***** Listed records

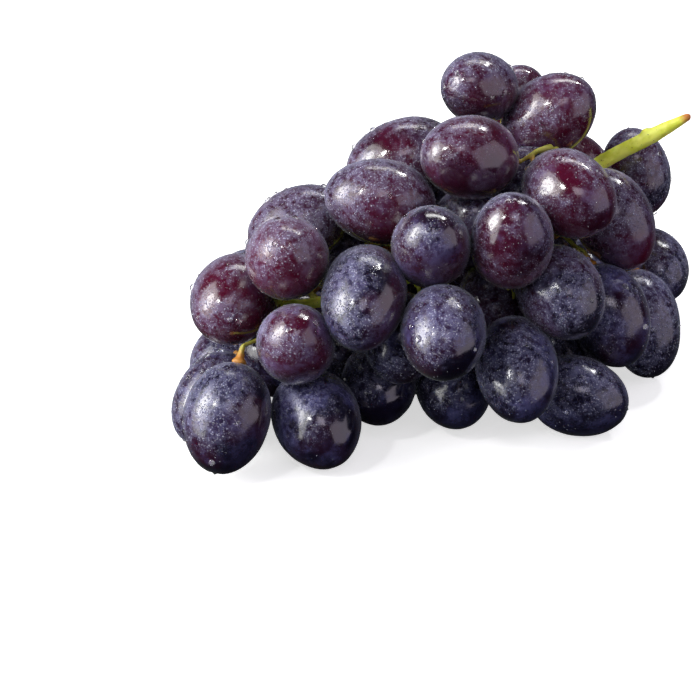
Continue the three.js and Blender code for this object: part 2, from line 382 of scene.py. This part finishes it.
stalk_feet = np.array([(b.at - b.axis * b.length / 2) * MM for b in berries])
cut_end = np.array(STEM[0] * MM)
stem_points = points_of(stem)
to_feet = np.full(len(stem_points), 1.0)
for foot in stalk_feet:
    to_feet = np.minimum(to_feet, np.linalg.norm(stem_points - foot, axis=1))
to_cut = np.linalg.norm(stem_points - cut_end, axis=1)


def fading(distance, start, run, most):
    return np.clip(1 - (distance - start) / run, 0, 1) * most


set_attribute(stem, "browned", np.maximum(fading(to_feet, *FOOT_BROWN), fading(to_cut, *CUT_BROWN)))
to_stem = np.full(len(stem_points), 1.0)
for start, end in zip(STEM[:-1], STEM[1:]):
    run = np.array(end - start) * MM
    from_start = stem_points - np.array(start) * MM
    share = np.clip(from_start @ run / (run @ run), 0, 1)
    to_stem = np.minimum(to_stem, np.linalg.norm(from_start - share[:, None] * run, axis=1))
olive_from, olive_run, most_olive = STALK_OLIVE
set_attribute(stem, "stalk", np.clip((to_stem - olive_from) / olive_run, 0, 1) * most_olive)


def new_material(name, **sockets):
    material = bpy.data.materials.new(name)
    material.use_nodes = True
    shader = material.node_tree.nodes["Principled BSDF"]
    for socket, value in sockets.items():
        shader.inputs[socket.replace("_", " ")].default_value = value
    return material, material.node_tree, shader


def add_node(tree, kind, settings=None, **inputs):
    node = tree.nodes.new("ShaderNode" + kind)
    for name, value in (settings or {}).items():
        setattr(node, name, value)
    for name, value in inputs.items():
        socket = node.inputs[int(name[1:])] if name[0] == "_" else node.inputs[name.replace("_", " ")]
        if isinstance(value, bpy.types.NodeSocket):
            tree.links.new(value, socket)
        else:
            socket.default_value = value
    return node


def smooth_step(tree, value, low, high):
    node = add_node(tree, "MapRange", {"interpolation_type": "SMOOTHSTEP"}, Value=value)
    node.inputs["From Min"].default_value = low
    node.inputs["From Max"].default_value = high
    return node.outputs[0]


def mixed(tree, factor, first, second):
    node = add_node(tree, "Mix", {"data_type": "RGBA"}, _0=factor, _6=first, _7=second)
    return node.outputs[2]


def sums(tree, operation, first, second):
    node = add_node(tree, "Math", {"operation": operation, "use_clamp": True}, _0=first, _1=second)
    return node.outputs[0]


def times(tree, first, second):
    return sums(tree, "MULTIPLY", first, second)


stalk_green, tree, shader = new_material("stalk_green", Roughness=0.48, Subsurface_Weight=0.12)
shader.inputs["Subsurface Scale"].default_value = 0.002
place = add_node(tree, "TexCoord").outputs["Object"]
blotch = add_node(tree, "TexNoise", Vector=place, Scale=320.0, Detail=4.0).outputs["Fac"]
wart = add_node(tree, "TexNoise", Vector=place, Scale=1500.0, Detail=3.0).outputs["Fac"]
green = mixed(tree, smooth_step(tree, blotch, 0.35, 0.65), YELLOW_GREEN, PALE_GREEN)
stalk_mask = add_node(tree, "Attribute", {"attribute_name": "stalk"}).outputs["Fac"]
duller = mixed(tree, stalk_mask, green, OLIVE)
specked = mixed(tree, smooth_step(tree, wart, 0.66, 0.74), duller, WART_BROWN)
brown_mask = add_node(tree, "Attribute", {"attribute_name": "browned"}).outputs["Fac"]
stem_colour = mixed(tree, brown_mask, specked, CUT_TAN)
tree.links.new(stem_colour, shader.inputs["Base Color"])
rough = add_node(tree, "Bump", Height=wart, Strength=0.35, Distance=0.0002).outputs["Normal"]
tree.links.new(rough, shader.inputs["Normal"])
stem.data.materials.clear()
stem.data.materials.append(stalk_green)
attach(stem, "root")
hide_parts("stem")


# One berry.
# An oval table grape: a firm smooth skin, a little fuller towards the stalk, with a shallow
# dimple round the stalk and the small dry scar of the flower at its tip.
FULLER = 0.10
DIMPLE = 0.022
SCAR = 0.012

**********
***** Listed records

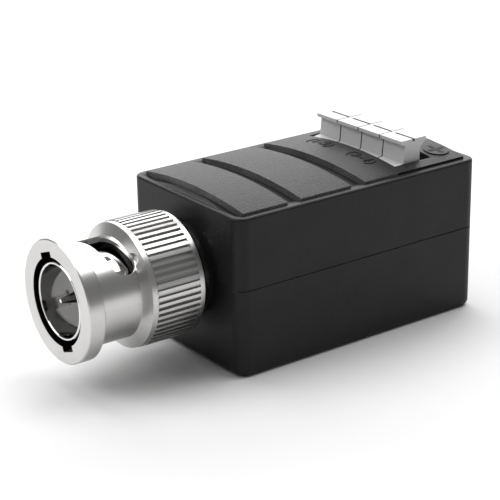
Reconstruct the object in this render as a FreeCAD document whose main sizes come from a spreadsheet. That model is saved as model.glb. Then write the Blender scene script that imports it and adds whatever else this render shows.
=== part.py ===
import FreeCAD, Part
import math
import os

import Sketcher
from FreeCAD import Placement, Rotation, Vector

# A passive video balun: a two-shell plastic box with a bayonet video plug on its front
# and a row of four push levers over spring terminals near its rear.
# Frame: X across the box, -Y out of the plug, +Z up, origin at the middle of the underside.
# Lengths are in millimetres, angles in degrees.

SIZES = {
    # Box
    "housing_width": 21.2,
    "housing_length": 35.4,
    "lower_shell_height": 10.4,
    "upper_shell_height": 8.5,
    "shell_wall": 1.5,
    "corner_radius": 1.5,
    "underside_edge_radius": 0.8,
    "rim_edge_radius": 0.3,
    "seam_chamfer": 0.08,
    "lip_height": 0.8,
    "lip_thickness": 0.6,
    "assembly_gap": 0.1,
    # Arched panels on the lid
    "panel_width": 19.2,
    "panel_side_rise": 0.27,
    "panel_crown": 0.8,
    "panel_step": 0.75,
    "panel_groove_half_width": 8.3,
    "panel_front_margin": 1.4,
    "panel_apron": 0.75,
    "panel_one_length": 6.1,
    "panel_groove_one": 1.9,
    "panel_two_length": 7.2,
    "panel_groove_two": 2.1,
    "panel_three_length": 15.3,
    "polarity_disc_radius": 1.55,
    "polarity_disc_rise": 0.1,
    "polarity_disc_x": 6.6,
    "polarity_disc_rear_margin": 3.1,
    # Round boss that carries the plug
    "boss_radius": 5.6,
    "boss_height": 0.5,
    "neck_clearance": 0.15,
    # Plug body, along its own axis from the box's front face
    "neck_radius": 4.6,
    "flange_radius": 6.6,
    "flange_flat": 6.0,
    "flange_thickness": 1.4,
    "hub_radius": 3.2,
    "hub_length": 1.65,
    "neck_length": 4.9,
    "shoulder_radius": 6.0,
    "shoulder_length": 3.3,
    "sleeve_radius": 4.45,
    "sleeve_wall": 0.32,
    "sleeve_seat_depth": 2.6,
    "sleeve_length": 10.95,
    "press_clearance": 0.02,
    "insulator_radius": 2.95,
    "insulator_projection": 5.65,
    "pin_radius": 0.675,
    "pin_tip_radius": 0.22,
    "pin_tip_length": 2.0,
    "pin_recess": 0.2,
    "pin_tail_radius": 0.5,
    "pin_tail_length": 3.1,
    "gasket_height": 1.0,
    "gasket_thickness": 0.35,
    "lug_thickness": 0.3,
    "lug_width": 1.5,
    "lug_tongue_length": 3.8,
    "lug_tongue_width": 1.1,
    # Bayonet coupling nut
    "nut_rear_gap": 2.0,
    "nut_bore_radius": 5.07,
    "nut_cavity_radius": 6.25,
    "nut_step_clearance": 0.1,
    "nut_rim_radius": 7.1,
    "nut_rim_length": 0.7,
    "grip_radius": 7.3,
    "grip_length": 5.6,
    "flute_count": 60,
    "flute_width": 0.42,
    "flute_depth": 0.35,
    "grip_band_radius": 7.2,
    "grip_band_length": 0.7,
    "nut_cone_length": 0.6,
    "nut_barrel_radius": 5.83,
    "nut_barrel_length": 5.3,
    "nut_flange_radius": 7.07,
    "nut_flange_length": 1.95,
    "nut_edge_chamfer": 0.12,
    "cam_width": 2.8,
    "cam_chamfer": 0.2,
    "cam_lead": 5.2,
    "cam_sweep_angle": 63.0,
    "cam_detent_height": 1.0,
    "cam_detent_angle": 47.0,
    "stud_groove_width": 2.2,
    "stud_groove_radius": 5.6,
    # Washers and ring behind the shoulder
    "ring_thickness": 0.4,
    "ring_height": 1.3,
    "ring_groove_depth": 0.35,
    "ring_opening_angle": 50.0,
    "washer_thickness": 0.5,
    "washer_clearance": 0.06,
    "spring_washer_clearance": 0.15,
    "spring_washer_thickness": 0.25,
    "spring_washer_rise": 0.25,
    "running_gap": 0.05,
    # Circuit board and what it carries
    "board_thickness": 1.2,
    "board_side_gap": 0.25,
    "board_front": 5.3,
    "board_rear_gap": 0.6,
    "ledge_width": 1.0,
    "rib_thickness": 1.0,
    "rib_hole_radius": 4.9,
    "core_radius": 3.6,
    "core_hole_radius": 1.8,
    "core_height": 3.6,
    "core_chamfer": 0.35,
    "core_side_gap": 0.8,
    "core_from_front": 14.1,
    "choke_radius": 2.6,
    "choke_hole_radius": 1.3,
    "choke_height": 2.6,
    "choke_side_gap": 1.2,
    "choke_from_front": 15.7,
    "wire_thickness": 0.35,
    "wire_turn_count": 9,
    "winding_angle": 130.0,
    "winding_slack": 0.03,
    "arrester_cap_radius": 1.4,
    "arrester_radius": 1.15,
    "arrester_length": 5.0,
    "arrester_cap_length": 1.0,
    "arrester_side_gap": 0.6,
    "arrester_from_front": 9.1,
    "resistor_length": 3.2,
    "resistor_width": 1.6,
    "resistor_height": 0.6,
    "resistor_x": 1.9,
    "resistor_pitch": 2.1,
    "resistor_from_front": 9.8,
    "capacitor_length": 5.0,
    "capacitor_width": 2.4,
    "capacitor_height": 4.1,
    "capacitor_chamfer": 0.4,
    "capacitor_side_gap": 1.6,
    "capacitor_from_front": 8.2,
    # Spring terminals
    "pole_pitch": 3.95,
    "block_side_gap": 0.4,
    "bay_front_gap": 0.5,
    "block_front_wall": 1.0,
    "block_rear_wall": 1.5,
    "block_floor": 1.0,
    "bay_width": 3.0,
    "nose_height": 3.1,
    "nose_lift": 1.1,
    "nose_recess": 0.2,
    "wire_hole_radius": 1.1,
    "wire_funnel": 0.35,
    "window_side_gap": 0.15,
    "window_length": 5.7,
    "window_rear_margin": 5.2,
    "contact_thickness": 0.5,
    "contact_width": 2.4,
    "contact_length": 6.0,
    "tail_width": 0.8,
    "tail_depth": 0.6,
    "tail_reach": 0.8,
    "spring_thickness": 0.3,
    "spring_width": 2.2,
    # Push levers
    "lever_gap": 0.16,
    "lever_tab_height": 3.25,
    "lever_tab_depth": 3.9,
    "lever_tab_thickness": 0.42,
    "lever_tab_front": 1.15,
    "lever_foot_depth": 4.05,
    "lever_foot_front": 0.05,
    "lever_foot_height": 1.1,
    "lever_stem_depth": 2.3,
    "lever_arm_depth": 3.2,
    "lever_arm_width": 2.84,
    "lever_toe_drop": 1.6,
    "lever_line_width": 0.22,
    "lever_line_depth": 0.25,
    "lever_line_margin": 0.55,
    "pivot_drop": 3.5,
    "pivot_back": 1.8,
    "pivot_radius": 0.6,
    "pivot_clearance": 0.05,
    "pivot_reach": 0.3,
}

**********

_Short problem_
Write out exactly the lines running from the line containing "Continue the three.js" to the line containing "return np.clip(1 - (distance", with both of those lines included.

_Full answer_
Continue the three.js and Blender code for this object: part 2, from line 382 of scene.py. This part finishes it.
stalk_feet = np.array([(b.at - b.axis * b.length / 2) * MM for b in berries])
cut_end = np.array(STEM[0] * MM)
stem_points = points_of(stem)
to_feet = np.full(len(stem_points), 1.0)
for foot in stalk_feet:
    to_feet = np.minimum(to_feet, np.linalg.norm(stem_points - foot, axis=1))
to_cut = np.linalg.norm(stem_points - cut_end, axis=1)


def fading(distance, start, run, most):
    return np.clip(1 - (distance - start) / run, 0, 1) * most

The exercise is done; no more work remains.